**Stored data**
_ _ _ _ _ _ _
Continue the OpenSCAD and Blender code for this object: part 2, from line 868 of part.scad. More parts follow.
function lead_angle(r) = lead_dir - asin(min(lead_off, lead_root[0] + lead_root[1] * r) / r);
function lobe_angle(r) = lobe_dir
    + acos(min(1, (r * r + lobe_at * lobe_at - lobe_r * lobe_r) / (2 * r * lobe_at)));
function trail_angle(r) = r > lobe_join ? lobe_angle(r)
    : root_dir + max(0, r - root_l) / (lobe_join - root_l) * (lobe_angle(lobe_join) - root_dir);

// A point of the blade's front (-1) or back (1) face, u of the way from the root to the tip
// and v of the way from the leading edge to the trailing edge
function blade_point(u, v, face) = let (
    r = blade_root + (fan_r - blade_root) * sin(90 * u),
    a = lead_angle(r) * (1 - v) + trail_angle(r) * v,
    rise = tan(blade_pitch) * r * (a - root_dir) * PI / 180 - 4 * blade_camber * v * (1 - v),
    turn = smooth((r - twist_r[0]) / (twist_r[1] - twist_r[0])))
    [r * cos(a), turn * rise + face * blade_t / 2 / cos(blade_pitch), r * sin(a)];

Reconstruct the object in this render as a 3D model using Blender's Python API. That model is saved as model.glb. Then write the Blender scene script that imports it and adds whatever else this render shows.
_ _ _ _ _ _ _
**DESCRIPTION OF THE TASK**
Return exactly what appears above, from the first line of the entries to the line with "(lobe_angle(lobe_join) - root_dir);", inclusive.

**SOLUTION FOR THIS PROBLEM**
Continue the OpenSCAD and Blender code for this object: part 2, from line 868 of part.scad. More parts follow.
function lead_angle(r) = lead_dir - asin(min(lead_off, lead_root[0] + lead_root[1] * r) / r);
function lobe_angle(r) = lobe_dir
    + acos(min(1, (r * r + lobe_at * lobe_at - lobe_r * lobe_r) / (2 * r * lobe_at)));
function trail_angle(r) = r > lobe_join ? lobe_angle(r)
    : root_dir + max(0, r - root_l) / (lobe_join - root_l) * (lobe_angle(lobe_join) - root_dir);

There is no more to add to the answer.